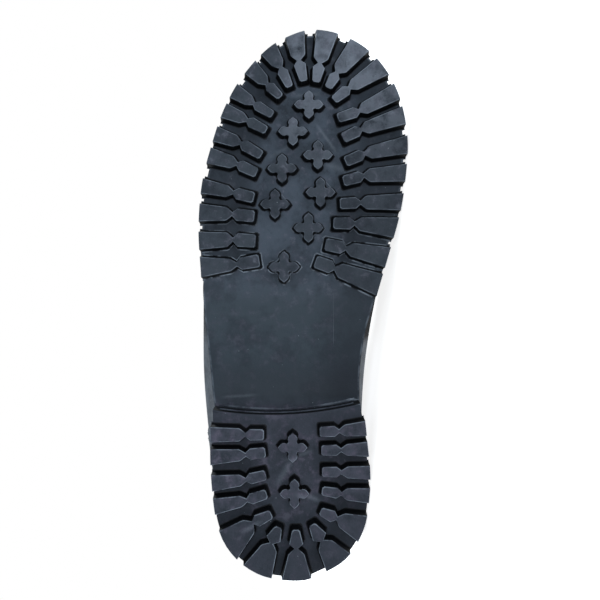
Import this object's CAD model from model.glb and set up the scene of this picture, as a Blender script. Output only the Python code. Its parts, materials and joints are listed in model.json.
"""Looks of an insulated work boot for the right foot, lying on its inner side.

The boot is worked out standing, in millimetres: x runs forward from the back of the heel, y towards the
inner (medial) side of the foot and z up from the ground. Stance lays every point down in the row frame.
"""

import json
import logging
import math
from dataclasses import dataclass, field
from enum import Enum
from typing import Callable

import bmesh
import bpy
import numpy as np
from mathutils import Matrix, Vector

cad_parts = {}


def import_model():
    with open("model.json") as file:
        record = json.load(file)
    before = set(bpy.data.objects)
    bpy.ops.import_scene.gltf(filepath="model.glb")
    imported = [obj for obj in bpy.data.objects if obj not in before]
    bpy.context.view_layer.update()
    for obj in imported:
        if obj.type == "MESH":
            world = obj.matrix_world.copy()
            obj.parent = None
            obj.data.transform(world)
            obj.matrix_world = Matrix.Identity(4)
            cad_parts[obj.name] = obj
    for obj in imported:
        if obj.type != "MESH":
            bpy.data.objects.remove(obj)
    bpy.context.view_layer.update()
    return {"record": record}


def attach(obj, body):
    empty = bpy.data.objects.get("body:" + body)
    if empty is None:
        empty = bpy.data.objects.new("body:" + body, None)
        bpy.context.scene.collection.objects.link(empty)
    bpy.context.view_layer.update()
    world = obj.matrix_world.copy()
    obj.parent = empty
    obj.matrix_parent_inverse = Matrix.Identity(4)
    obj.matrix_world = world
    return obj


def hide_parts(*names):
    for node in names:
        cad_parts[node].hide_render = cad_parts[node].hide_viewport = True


LOG = logging.getLogger("boot")
MM = 0.001
SEED = 7
PLACE = "place"  # the attribute that holds each point of the standing boot
Reals = float | np.ndarray
Material = bpy.types.Material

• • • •

# WHAT TO PRODUCE
Restate the final lines of the listing above word for word, beginning at the line that contains "obj.matrix_world = Matrix.Identity(4)".

# ANSWER TO THE EXERCISE
            obj.matrix_world = Matrix.Identity(4)
            cad_parts[obj.name] = obj
    for obj in imported:
        if obj.type != "MESH":
            bpy.data.objects.remove(obj)
    bpy.context.view_layer.update()
    return {"record": record}


def attach(obj, body):
    empty = bpy.data.objects.get("body:" + body)
    if empty is None:
        empty = bpy.data.objects.new("body:" + body, None)
        bpy.context.scene.collection.objects.link(empty)
    bpy.context.view_layer.update()
    world = obj.matrix_world.copy()
    obj.parent = empty
    obj.matrix_parent_inverse = Matrix.Identity(4)
    obj.matrix_world = world
    return obj


def hide_parts(*names):
    for node in names:
        cad_parts[node].hide_render = cad_parts[node].hide_viewport = True


LOG = logging.getLogger("boot")
MM = 0.001
SEED = 7
PLACE = "place"  # the attribute that holds each point of the standing boot
Reals = float | np.ndarray
Material = bpy.types.Material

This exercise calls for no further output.